The Middletown Township School District consists of 17 schools — 12 elementary, three middle and two high schools — and serves more than 10,000 students, pre-K through 12th grade.

“One of the goals was to ensure the facilities and resources support the student population as it changes over the next five years and beyond,” Gallagher said.

According to Gallagher, some items the district is working on include identifying building capacities for all 17 schools, continuously updating and monitoring the demographic study projections versus actual student enrollment at each grade level and gathering input from stakeholders on attitudes towards redistricting, new construction or possibly renovations and additions.

“We have gathered a lot of information on the schools and … have found that the enrollments for this year do not match what the demographic study was projecting,” she said. “It had projected that the enrollments would be declining almost 10 percent over the next five years, and we’re now in the second year of the study and we really haven’t seen that.”

Gallagher said the district has also been taking surveys of the facilities and identifying any needs those buildings will have over the next five years and prioritizing them.

“We are determining and looking at the cost of redistricting to accommodate student population trends and looking at alternative school configurations,” she said. “These are things that are going to be discussed and analyzed … because anything that we do look at is going to end up taking time and money … so we do need to have more discussion about which options we’ll look at seriously before we commit the resources.”

The district is also looking to maintain the “safe, high quality and efficiently operating facilities” it has “in alignment with the mission statement and beliefs.”

“We have a variety of actions that we are working on during the current year, including … participating in the Sustainable Jersey for Schools program and creating community awareness of this initiative, incorporating energy efficiency and sustainable initiatives and incorporating security improvements.”

Jill Takacs, assistant superintendent for curriculum and instruction, said the district is also looking to ensure the success of students by “providing the support and opportunities necessary in developing well-rounded, contributing members of the academic community and beyond.”

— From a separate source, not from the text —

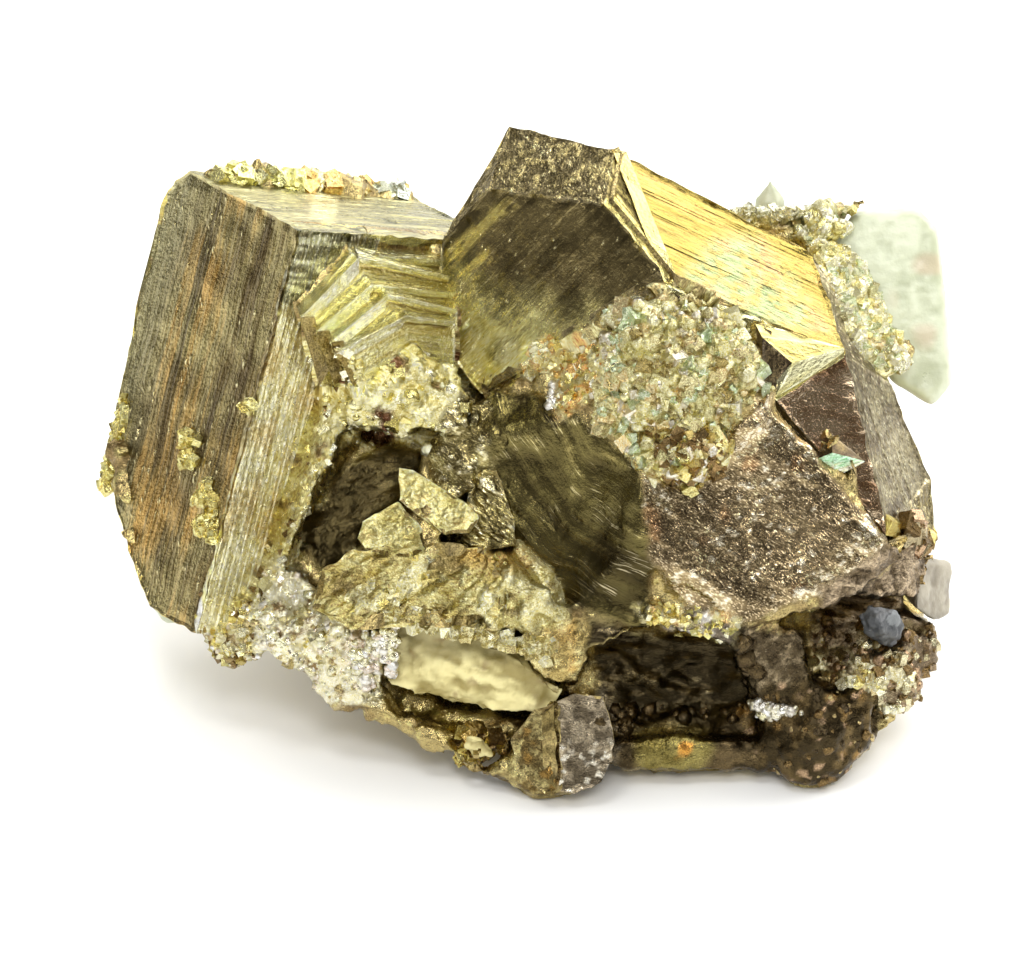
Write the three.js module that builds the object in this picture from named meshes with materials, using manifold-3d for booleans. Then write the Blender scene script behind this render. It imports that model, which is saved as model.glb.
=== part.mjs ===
// A hand-sized pyrite specimen: striated crystals intergrown with a broken, brassy core, and
// the quartz and sphalerite grown into it. Millimetres, +Z up, origin at the middle of the
// underside.
//
// Everything is laid out in a tilted working frame: u runs across the specimen, v runs up its
// show face and w points straight out of that face. The last group turns that frame upright.
import * as THREE from "three";
import { ConvexGeometry } from "three/addons/geometries/ConvexGeometry.js";
import { mergeVertices } from "three/addons/utils/BufferGeometryUtils.js";
import Module from "manifold-3d";

const wasm = await Module();
wasm.setup();

// ---- Driving dimensions ----
const FACE_TILT_DEG = 30; // the show face looks out this far above level
const REST_LEVEL = -23.3; // height of the sawn-flat underside below the working origin
const SOCKET_GAP = 0.3; // clearance between the pyrite and each mineral set in it

const BROAD_CORNER = [-20.5, 21.0, 12.0]; // the broad crystal's near top corner
const BROAD_DOWN = [-0.244, -0.944, -0.222]; // its long edges, striated
const BROAD_BACK = [-0.6, 0.328, -0.729];
const BROAD_SIZE = { long: 38.7, back: 19.3, across: 24 };
const GROOVE_DEPTH = 0.3; // striation relief on the crystal faces

const SIDE_FACE = [0.444, 0.56, 0.7]; // the side crystal's bright upper face looks this way
const SIDE_GRAIN = [0.913, -0.409, -0.24]; // and its ribs run this way
const SHOW = [0, 0, 1]; // straight out of the show face

const DRUSE_SIZES = [1.8, 2.9]; // smallest and largest cube of the druse
const CRUMB_SIZES = [1.4, 3.0]; // broken rubble

// ---- Small helpers ----
const vec = (p) => new THREE.Vector3(...p);
const radians = THREE.MathUtils.degToRad;

// A repeatable random number generator, 0 to 1.
function seeded(seed) {
  let state = seed;
  return () => {
    state = (state + 0x6d2b79f5) | 0;
    let t = Math.imul(state ^ (state >>> 15), 1 | state);
    t = (t + Math.imul(t ^ (t >>> 7), 61 | t)) ^ t;
    return ((t ^ (t >>> 14)) >>> 0) / 4294967296;
  };
}

// A closed three.js geometry as a solid for joining and cutting.
function solid(geometry) {
  const bare = new THREE.BufferGeometry();
  bare.setAttribute("position", geometry.getAttribute("position"));
  if (geometry.index) bare.setIndex(geometry.index);
  const merged = mergeVertices(bare, 1e-4);
  const mesh = new wasm.Mesh({
    numProp: 3,
    vertProperties: new Float32Array(merged.attributes.position.array),
    triVerts: new Uint32Array(merged.index.array),
  });
  return new wasm.Manifold(mesh);
}

// The reverse: a joined solid as a three.js geometry with flat faces.
function geometryOf(made) {
  const mesh = made.getMesh();
  const geometry = new THREE.BufferGeometry();
  geometry.setAttribute("position", new THREE.BufferAttribute(mesh.vertProperties, 3));
  geometry.setIndex(new THREE.BufferAttribute(mesh.triVerts, 1));
  return geometry;
}

const join = (parts) => wasm.Manifold.union(parts);

// The smallest flat-sided body around some points.
const hull = (points) => solid(new ConvexGeometry(points.map(vec)));

// The same body with every side moved out by at least the gap.
function swollenHull(points, gap) {
  const signs = [-gap, gap];
  const corners = signs.flatMap((x) => signs.flatMap((y) => signs.map((z) => [x, y, z])));
  return hull(points.flatMap((p) => corners.map((c) => p.map((value, i) => value + c[i]))));
}

// An outline drawn in towards its own middle and moved to depth w.
function inset(outline, share, w) {
  const total = outline.reduce((sum, p) => [sum[0] + p[0], sum[1] + p[1]], [0, 0]);
  const [mu, mv] = total.map((value) => value / outline.length);
  return outline.map(([u, v]) => [mu + (u - mu) * share, mv + (v - mv) * share, w]);
}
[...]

“We have several new or updated curricula that we implemented in September 2015,” she said. “We also have approximately 33 new or updated curricula to be written this school year to be implemented in September 2016.”

In addition, the district has added a new Added Government, Law, and Public Policies Pathway for high school students and has provided countless professional development opportunities, workshops and new electronic adaptive resources and extracurricular activities to support student and teacher success.

Mary Ellen Walker, assistant superintendent for operations, said one of the areas focused on was to make some changes at Board of Education meetings, which are now being taped and posted on the district website.

“The next area was parent involvement, and the objective was to establish strong parent-school partnerships through effective methods of communication,” she said. “We started looking at all the ways we communicate and we do really communicate in a variety of ways.”

Aside from the district website and all the attached pages such as the virtual backpack, calendars, teacher’s pages and blogs, Walker said the district is using Twitter more and more and said newsletters, phone and text blasts and parent information nights have also added to community knowledge.

“They’re great ways to get info about what’s going on in schools [and] what our teachers are doing,” she said. “We are working on standardizing the way our district main page looks and each school website looks so you find the information in the same way. We are setting up Google calendars, working on a new phone, text, email communication and are investigating a phone app so you can have direct access to the pages you use most.”

Walker said the district is also working to showcase the activities and accomplishments of Middletown’s schools.

“We’re holding more events than we ever have,” she said. “There are all kinds of stuff going on where kids from all over the district are coming together and working and showcasing their talents and doing trips.

“This has truly been a community effort when everybody came together and developed the strategic plan, and we really think that we need to do this due diligence and really follow it and see it through.”